The Atlas Mountains, Marrakech’s famous backdrop

Jack Johns

If you can dream it, you can do it in Marrakech. Stories abound of Yves Saint Laurent, Talitha Getty, Bill Willis (the visionary behind Getty's riad), and their freewheeling bohemian crowd roaming the souks in the 1960s. A wealth of ancestral skills have permeated life here for centuries. Everywhere you look there's something to discover, like the reed storage baskets and hand-carved wooden spoons in the Rahba Kedima, where I'll always stop and have a glass of tea with Rachid, who made the shopping baskets for my cooking school in Fès.
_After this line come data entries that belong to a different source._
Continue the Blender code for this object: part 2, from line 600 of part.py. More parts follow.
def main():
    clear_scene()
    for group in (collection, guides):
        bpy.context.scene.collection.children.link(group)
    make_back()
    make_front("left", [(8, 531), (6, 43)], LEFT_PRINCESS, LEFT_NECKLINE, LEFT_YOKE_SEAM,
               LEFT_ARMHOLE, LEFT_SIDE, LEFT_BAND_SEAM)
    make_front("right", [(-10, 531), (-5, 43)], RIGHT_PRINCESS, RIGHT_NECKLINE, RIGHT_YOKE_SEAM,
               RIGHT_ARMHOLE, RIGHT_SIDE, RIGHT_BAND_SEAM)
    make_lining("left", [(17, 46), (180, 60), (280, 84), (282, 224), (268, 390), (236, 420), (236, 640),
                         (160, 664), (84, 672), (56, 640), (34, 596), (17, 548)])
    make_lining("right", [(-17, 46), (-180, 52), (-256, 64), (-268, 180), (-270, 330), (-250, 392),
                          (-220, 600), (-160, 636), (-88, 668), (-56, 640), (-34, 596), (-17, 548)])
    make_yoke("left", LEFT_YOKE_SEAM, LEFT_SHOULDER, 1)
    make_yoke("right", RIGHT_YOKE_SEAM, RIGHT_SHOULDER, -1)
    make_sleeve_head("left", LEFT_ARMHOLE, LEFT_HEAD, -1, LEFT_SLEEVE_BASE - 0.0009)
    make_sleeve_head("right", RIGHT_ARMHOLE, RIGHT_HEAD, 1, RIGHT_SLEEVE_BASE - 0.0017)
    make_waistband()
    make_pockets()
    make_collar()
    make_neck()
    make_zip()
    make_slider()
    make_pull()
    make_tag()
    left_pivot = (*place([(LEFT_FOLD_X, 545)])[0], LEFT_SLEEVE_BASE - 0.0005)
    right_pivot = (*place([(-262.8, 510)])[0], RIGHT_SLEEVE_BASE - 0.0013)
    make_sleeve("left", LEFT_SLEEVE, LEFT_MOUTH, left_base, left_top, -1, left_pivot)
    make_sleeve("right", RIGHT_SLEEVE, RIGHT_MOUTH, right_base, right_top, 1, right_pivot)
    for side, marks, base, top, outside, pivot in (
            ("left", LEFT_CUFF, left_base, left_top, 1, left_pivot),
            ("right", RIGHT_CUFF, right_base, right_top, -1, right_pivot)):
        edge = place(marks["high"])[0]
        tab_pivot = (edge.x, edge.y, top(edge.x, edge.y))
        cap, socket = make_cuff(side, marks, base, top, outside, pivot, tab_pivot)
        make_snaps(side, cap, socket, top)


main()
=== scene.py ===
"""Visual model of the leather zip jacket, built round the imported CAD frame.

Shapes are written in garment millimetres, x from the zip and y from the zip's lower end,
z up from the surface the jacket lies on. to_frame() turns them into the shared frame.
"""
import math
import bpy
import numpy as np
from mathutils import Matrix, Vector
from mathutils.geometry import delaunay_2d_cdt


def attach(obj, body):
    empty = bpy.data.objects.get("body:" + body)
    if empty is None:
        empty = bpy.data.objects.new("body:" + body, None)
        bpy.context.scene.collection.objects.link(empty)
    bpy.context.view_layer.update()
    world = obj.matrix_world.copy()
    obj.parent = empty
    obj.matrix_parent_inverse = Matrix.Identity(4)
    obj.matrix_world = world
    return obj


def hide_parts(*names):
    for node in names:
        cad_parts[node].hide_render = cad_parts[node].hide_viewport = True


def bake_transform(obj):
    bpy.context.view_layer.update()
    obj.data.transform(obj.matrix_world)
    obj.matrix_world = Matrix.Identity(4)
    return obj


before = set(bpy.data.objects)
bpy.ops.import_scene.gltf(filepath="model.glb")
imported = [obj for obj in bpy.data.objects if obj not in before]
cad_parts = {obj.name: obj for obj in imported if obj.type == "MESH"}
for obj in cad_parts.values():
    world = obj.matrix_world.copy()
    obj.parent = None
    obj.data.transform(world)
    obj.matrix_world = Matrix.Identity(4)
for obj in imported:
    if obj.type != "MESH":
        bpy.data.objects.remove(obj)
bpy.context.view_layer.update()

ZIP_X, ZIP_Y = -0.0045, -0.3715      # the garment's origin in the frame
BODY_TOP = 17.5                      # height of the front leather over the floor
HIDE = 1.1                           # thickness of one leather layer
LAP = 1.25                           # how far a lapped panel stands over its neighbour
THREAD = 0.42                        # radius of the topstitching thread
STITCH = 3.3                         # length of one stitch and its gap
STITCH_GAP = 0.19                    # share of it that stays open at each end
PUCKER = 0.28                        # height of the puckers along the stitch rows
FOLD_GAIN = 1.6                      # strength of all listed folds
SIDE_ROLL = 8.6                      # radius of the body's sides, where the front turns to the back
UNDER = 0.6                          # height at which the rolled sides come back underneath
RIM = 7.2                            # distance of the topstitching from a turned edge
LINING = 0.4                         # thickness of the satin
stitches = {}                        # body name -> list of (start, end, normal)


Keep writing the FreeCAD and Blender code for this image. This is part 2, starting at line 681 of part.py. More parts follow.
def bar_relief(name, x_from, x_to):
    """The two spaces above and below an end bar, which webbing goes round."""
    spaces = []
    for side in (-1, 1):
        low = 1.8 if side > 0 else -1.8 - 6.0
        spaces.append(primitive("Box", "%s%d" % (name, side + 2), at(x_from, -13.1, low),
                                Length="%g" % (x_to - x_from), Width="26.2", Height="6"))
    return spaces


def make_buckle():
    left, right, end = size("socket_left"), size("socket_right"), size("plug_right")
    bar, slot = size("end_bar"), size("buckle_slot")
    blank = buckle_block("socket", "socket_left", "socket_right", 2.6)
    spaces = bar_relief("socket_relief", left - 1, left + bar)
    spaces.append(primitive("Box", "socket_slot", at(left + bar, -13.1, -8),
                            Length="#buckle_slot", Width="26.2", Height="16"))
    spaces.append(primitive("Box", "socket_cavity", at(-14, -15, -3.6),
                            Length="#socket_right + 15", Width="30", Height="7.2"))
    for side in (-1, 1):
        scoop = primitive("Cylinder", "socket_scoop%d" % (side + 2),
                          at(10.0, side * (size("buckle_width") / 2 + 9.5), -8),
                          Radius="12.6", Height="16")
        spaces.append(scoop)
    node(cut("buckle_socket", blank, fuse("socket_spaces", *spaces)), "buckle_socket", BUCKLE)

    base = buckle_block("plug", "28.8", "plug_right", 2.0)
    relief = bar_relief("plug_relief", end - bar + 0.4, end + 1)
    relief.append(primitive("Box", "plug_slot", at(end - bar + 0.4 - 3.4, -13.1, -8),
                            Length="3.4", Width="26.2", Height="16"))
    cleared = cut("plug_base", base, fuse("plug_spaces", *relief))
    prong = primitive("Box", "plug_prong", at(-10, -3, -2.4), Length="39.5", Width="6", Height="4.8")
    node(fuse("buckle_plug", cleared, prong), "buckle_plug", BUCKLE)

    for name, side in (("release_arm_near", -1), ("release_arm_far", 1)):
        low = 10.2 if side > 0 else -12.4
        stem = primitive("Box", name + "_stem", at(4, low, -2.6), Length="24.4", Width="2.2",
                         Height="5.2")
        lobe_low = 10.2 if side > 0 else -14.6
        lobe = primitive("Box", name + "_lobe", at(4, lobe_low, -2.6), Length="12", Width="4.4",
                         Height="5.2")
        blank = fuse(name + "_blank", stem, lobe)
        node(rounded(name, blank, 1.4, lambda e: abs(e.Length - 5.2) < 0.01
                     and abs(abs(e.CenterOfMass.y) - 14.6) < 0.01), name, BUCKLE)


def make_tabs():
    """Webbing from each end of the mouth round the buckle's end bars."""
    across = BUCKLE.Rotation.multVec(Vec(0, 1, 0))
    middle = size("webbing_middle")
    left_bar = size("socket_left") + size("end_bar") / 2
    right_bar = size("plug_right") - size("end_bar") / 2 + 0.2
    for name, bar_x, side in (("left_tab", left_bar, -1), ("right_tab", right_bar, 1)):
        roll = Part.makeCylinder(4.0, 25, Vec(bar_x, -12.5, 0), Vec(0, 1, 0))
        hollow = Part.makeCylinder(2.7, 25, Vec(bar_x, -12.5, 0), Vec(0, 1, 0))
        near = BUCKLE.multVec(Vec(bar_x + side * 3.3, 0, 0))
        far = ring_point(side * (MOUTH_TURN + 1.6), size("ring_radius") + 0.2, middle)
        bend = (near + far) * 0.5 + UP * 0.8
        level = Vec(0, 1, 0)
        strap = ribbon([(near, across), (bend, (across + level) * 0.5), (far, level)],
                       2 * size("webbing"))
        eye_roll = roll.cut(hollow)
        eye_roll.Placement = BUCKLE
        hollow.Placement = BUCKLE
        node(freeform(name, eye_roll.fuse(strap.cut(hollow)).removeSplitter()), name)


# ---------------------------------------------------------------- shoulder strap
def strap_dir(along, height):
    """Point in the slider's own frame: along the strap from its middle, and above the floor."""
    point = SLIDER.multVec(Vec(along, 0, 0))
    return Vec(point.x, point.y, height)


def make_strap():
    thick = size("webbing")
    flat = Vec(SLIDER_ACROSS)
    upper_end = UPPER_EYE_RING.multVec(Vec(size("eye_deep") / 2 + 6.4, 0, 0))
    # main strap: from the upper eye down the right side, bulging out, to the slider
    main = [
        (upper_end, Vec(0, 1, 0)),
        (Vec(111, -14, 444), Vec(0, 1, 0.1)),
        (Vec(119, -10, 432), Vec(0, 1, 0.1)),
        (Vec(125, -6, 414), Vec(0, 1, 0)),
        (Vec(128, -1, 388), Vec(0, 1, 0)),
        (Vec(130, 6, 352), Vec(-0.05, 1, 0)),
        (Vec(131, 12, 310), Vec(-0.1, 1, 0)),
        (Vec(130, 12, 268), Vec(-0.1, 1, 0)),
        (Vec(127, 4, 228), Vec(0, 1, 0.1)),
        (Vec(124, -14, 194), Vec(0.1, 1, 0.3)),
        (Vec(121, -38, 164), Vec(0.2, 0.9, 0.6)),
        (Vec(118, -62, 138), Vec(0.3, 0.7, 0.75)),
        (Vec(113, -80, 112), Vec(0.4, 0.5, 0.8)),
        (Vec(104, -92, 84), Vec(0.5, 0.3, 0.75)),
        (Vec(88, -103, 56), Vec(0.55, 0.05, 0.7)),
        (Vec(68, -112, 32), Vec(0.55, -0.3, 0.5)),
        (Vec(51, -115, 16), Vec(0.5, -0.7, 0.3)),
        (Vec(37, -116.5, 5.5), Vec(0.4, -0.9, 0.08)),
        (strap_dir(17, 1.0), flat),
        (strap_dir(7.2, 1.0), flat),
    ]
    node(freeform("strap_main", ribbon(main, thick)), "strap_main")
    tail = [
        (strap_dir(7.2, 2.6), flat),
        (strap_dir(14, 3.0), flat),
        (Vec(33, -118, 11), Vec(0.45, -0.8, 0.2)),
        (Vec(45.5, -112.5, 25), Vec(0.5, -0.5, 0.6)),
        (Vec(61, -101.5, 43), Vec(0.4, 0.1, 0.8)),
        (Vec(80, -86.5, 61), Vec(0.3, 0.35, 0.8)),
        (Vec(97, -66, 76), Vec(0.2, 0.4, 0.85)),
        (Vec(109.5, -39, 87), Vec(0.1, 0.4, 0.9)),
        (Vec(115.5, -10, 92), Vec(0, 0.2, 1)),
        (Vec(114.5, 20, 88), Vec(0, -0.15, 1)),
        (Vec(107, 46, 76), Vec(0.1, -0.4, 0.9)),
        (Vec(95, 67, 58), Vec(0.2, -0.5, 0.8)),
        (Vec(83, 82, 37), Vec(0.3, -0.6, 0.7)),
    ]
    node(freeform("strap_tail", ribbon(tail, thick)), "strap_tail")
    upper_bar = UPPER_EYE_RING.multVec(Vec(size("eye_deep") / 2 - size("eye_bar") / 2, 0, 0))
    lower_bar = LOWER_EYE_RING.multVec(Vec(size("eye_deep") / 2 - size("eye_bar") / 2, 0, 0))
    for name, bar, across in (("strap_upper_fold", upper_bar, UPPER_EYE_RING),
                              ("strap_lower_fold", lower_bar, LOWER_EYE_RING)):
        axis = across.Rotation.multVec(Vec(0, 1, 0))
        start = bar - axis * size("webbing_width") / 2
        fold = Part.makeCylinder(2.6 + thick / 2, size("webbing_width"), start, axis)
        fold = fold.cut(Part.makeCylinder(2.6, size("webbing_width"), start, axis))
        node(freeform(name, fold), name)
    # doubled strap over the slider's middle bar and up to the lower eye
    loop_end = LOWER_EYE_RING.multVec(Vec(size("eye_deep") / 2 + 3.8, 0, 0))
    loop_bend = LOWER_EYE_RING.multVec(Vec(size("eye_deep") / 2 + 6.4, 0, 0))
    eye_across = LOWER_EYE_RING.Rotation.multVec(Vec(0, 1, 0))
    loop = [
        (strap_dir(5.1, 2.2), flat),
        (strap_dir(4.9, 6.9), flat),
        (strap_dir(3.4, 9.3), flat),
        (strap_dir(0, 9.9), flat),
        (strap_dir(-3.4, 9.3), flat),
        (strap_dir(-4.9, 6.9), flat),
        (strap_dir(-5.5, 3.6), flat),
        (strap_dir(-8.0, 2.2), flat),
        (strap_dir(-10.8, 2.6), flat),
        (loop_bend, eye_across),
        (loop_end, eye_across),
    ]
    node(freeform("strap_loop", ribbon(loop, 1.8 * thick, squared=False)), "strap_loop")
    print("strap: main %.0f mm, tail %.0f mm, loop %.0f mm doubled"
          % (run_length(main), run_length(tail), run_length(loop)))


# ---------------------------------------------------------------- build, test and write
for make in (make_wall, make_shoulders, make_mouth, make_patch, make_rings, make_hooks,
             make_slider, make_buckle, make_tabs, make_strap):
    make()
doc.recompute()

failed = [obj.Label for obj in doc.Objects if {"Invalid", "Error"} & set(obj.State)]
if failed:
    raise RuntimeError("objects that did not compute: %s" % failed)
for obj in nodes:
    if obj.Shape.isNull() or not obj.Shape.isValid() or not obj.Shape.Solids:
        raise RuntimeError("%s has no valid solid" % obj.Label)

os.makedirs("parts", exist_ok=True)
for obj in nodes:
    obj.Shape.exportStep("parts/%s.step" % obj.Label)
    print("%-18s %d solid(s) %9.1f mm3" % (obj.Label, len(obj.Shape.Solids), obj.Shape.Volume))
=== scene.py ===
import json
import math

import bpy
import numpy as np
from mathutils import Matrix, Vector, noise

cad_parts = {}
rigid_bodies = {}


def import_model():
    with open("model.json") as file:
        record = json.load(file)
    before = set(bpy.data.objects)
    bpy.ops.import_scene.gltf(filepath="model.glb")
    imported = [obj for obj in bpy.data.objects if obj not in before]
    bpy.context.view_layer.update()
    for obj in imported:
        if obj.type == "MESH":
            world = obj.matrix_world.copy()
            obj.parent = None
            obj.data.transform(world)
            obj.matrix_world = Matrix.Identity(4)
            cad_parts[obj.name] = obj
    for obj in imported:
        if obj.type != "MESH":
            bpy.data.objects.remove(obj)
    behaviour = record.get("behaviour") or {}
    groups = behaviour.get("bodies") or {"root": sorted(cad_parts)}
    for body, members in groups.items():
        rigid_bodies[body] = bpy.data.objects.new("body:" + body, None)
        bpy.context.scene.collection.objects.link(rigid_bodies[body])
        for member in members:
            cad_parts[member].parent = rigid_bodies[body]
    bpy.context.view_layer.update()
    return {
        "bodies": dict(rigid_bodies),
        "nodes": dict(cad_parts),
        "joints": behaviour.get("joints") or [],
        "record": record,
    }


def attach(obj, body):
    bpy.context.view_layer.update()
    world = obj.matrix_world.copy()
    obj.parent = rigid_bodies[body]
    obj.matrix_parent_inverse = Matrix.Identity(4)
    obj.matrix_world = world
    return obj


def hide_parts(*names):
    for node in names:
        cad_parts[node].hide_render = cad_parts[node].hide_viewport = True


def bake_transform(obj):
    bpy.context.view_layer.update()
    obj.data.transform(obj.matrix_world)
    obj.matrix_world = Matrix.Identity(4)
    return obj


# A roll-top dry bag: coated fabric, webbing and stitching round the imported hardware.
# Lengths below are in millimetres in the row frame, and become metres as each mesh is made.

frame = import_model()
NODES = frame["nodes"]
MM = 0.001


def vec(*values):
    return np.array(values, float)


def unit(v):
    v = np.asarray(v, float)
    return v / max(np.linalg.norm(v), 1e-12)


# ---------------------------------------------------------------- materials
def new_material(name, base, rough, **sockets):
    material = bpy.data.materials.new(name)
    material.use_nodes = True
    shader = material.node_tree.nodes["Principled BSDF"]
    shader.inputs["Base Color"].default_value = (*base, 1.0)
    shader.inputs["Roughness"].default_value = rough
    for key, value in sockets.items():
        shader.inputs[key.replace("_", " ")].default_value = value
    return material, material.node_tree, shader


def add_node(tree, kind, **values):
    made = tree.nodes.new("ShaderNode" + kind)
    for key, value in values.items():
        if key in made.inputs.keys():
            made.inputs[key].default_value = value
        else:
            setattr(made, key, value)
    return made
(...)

Globally, there's recently been a renewed drive toward slow design, the handmade and small-batch, in which provenance is as celebrated as the finished product. Dior looked to Moroccan craftspeople for its 2020 cruise show, and Yves Saint Laurent Beauty recently established a permanent botanical research center and gardens in Ourika Valley, overseen by a local women's cooperative, for its new skin-care line. But the seeds of a well-established, resident creative community had started to sprout long before these major labels found inspiration here.

A street scene near the central Bab Taghzout area

Jack Johns

Today's next generation of designers is combining the city's rich craft heritage with an understanding of modern design and technology, along with an openness to reference points beyond Morocco's borders. Now a new type of product is emerging: heirloom rugs you design yourself, handcrafted tiles in millions of configurations, haute couture caftans in boldly contemporary prints. The independent brands that make these things have become synonymous with the city's identity. Most of their founders have spent years living in Marrakech, cultivating relationships with their partners, scaling their ateliers to offer better environments with attractive pay and benefits. For women, especially, many of whom work on a per-item basis, this approach has been a game changer, giving them greater financial autonomy as they hone their innate savoir faire into a more modern aesthetic.

“For us it's really important that what we offer attracts young people back into weaving,” say Tiberio Lobo-Navia, a New York transplant who founded Beni Rugs with Robert Wright in 2015. “By protecting these skills handed down through generations while addressing the needs of the global market today, it starts to look like a really attractive career.”

Moroccan entrepreneurs are also putting their own spin on their cultural heritage. “The purpose of small brands is to be super bespoke, and here I have the flexibility to be so,” says Meriem Nour, who designs under her label, Hanout Boutique. Likewise, Khouloud Belkahia is taking time-tested craft traditions and updating them for a new audience at her modern Moroccan bistro, which doubles as a showcase for her contemporary takes on traditional table- and glassware.

This spirit of knowledge, inspiration, and creative exchange has brought together the local and international community more than ever. Rebecca Wilford of Hamimi started out shipping items to Australia, her home country, but eventually moved the brand to Marrakech, where it now provides work for between 30 and 40 artisans: “It's one of the last places in the world where you can find this expertise,” Wilford says.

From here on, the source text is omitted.